The justices must decide what the authors of the Second Amendment meant when they wrote and approved these words: "A well-regulated Militia, being necessary to the security of a free State, the right of the people to keep and bear Arms, shall not be infringed."

In addition to settling a historic debate, how the high court reads those words will hold important implications for the constitutionality of gun control measures across the US. It could also inject the fiery issue of guns into the 2008 campaigns for president and Congress.

The debate over gun rights and gun-control exists at a major fault line in American political culture. One side views guns as a threat to public safety; the other views them as a protection of personal safety and national liberty.

Specifically at issue before the court in District of Columbia v. Heller (07-290) is the constitutionality of a ban on handguns and other gun-control measures enacted 32 years ago in Washington, D.C.

Dick Anthony Heller, a special police officer at the Federal Judicial Center, wanted to keep a handgun in his Washington home for self-defense. But the city government refused to issue him a permit, citing the city's stringent gun laws.

Mr. Heller sued in early 2003, charging that the handgun ban and other measures violated his Second Amendment right.

A federal judge threw the case out in March 2004, ruling that since Heller was not a member of a militia he had no constitutional right to firearms. But that judgment was reversed 2 to 1 last year by a panel of the US Court of Appeals for the D.C. Circuit.
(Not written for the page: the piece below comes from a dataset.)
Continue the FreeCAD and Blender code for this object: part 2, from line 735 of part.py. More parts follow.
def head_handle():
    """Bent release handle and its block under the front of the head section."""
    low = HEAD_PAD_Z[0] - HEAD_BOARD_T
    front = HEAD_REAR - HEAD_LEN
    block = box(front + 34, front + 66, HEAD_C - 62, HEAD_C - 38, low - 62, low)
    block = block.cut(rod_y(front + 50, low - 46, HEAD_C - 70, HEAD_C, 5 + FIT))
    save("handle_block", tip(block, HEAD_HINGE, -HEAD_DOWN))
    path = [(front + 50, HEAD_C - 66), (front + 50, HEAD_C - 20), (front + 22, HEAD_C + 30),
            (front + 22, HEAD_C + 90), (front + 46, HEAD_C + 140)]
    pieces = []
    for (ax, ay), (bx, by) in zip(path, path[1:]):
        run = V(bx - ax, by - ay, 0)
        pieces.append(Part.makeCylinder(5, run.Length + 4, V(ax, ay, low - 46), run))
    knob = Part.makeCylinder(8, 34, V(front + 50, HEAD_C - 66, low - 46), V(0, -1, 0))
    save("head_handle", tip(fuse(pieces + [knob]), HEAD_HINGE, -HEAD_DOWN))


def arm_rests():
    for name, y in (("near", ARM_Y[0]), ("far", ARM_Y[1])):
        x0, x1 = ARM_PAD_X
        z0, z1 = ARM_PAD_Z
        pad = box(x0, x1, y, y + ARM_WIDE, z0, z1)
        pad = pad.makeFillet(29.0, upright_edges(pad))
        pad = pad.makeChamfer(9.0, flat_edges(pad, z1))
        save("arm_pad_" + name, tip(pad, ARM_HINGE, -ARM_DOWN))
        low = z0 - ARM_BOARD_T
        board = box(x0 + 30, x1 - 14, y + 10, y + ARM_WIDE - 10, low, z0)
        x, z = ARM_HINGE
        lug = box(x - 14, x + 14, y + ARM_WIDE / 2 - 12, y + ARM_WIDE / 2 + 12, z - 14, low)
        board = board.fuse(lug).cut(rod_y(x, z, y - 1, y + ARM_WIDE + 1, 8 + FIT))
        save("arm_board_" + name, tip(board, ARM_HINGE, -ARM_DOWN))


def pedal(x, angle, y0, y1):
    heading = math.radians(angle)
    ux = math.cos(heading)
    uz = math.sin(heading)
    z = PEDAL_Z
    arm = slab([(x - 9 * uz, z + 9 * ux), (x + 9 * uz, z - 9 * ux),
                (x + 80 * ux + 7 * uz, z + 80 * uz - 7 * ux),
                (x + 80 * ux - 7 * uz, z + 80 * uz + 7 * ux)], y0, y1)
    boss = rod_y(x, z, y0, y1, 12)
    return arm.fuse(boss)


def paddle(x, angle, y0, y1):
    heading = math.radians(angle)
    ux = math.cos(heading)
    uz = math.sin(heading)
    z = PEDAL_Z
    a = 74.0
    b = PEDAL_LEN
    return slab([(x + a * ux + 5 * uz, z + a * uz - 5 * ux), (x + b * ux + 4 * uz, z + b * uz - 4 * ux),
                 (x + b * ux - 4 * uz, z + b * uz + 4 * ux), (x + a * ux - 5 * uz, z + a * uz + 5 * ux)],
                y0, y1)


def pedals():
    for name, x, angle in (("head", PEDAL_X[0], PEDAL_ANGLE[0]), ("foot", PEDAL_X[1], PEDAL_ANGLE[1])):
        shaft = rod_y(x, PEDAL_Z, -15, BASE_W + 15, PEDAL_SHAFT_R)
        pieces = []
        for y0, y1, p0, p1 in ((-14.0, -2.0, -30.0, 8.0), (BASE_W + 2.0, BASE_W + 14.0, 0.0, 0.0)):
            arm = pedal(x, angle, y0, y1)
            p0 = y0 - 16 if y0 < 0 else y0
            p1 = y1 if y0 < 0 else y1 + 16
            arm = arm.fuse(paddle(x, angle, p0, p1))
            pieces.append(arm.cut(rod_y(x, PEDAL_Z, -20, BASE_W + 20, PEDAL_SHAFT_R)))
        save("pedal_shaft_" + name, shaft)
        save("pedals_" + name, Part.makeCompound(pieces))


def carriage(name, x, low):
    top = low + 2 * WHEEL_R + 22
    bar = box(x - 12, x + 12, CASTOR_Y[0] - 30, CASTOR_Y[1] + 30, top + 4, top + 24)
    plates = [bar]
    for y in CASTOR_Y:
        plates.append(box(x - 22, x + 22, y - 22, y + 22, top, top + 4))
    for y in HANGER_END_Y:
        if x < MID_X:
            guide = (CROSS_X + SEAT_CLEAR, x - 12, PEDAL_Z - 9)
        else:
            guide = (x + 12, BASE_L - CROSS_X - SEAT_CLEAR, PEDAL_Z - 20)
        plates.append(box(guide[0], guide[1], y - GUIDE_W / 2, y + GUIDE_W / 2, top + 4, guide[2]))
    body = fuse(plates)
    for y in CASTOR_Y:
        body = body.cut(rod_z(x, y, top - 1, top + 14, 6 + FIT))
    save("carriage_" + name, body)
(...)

The appeals court found that the right to arms established in the Second Amendment is broader than a narrow link to a militia.

In appealing to the Supreme Court, lawyers for the city argue that the Second Amendment protects only militia-related firearms rights, not the personal use and possession of firearms. The city's lawyers say the first clause of the amendment limits the scope of the entire amendment.

Lawyers for Heller disagree. They characterize the amendment's first clause as a preamble to the rights-securing language in the second clause. "The preamble cannot contradict or render meaningless the operative text," writes Heller's lawyer, Alan Gura, in his brief to the court.

In the Constitution, when the framers refer to "the people," they are discussing individual rights, Mr. Gura says. By conferring a right to "keep" arms, the people thereby enjoy a right to have arms in their homes and use them for personal protection, he says.

Lawyers for the District of Columbia say the Second Amendment was not written to create an armed populace. It was designed to address concerns about national power to arm – or disarm – the state militias. "The amendment prevents Congress from interfering with the right of the people of each state to arm a well-regulated militia composed not of professional soldiers, but of the people themselves," writes Todd Kim, solicitor general of the District of Columbia, in his brief to the court.

Other gun laws may be affected

District of Columbia v. Heller requires the high court to confront a series of questions. First, what kind of right does the Second Amendment secure, a collective, militia-related right or an individual right?

Second, if it secures an individual right, is that right violated by a handgun ban and other strict gun-control measures such as those enacted in Washington?

To answer the latter question the high court would have to decide what level of constitutional scrutiny to apply to the city's gun-control laws. Will they use the strict scrutiny applied to protect the free speech rights of the First Amendment and other fundamental rights? Or will they use the lower level of scrutiny generally applied against government regulations?

This is the aspect of the case that could jeopardize gun-control measures in other parts of the country.

Some analysts say that even if a majority of justices rule that the Second Amendment protects an individual right to arms, their ruling will not necessarily undercut most existing gun-control laws.

A similar handgun ban in Chicago would probably be unconstitutional, they say, but widely adopted gun-control measures like background checks and machine gun restrictions would most likely survive.

"The issues in this case are not about eliminating all reasonable restrictions on firearms," says Texas Solicitor General Ted Cruz, who authored a friend of the court brief on behalf of Texas and 30 other states urging the high court to strike down the handgun ban.

"Instead, they are about does the Second Amendment protect a real right," he says. A decision in the case is expected by late June.